The FSM charter is fairly democratic. It allows activists to refrain from participating even in those activities that are approved by the Board. At the same time, the FSM has a strict procedure for admitting new members, which involves the passage of newcomers to the candidate's experience. The decision to expel from the organization is made by the board at its own discretion or by personal application.

== Activities ==
FSM was a notable subject of youth policy in St. Petersburg. The organization's activists took part in protest rallies on various topics, from infringement of workers' rights to actions of solidarity with foreign leftists. In a number of cases, the activities of the FSM received wide informational resonance.

Under the Federation, there was a historical and political club, where topical issues of the protest movement, as well as relevant historical events for the left, were discussed.
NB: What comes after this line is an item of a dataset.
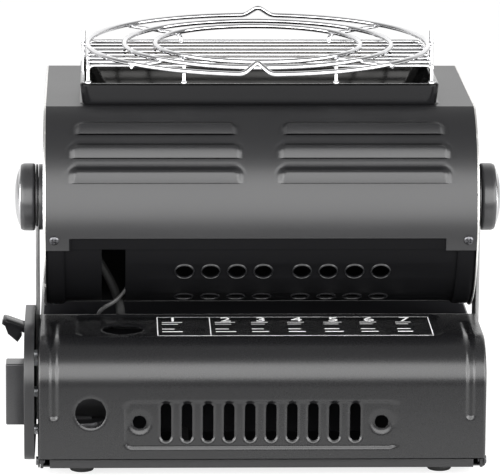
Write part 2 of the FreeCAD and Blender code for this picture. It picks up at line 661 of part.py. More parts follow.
def control_panel():
    shell = panel_block(0).cut(panel_block(SHEET))
    shaft = rod(on_axis(-PANEL_OUT - 1), on_axis(-ARM_OUT), SHAFT_RADIUS + 1)
    half = LEVER_WIDTH / 2 + 0.6
    window = box(-PANEL_OUT - 1, -PANEL_OUT + SHEET + 0.5, CARTRIDGE_Y - half, CARTRIDGE_Y + half,
                 LEVER_HEIGHT - 4, LEVER_HEIGHT + 4)
    web = box(-ARM_OUT - SHEET, -ARM_OUT, PIVOT_BACK - ARM_WIDTH / 2, PANEL_BACK - SHEET / 2, 24, 34)
    return without(shell.fuse(web), [shaft, window])


def panel_standoffs():
    posts = []
    for y, z in ((30.0, 22.0), (58.0, 60.0)):
        posts.append(rod(V(-PANEL_OUT + SHEET, y, z), V(-END_PLATE_OUT, y, z), 3.0))
    return Part.makeCompound(posts)


def lever_pin():
    half = LEVER_WIDTH / 2 + 5
    at = V(LEVER_PIVOT_X, CARTRIDGE_Y, LEVER_HEIGHT)
    pin = rod(at - V(0, half, 0), at + V(0, half, 0), 1.0)
    lugs = []
    for s in (-1, 1):
        y = CARTRIDGE_Y + s * (half - 1)
        lugs.append(box(-PANEL_OUT + SHEET, LEVER_PIVOT_X + 1.6, y - 0.8, y + 0.8, LEVER_HEIGHT - 3, LEVER_HEIGHT + 3))
    return fused([pin] + lugs)


def lever():
    at = V(LEVER_PIVOT_X, CARTRIDGE_Y, LEVER_HEIGHT)
    half = LEVER_WIDTH / 2
    barrel = rod(at - V(0, half, 0), at + V(0, half, 0), 1.8)
    paddle = box(LEVER_PIVOT_X - LEVER_REACH, LEVER_PIVOT_X, CARTRIDGE_Y - half, CARTRIDGE_Y + half,
                 LEVER_HEIGHT - LEVER_THICK / 2, LEVER_HEIGHT + LEVER_THICK / 2)
    tips = [e for e in paddle.Edges
            if e.BoundBox.ZLength > 1 and abs(e.CenterOfMass.x - (LEVER_PIVOT_X - LEVER_REACH)) < 0.1]
    paddle = paddle.makeFillet(3.5, tips)
    paddle.rotate(at, Y_AXIS, LEVER_RISE_DEG)
    down = box(LEVER_PIVOT_X - 1.0, LEVER_PIVOT_X + LEVER_HALF, CARTRIDGE_Y - 3.5, CARTRIDGE_Y + 3.5,
               LEVER_HEIGHT - LEVER_ARM, LEVER_HEIGHT)
    hole = rod(at - V(0, half + 1, 0), at + V(0, half + 1, 0), 1.0 + RUNNING_FIT)
    outline = [(-16.0, 6.6), (-13.3, -1.0), (-7.7, -5.9), (-6.3, -4.0), (-5.1, -2.0), (-5.1, 2.5)]
    corners = [at + V(x, -half, z) for x, z in outline]
    cheek = Part.Face(Part.makePolygon(corners + corners[:1])).extrude(V(0, LEVER_CHEEK, 0))
    far_cheek = cheek.translated(V(0, LEVER_WIDTH - LEVER_CHEEK, 0))
    return fused([barrel, paddle, down, cheek, far_cheek]).cut(hole)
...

FSM cooperated with the Center for Mutual Assistance of Workers and the Movement of Civil Initiatives, which unites a number of free trade unions and social protest groups in St. Petersburg and the Leningrad region.

The FSM has established contacts with some foreign structures: the Rosa Luxemburg Foundation, the Left Party of Germany, the Left Alliance of Finland. At the Russian and city level, the FSM partners are the Communist Party of the Russian Federation and the Russian Party of Communists; youth organizations RCYL(b), RSM, LYCL RF; Movement "Alternatives", Institute of Globalization and Social Movements.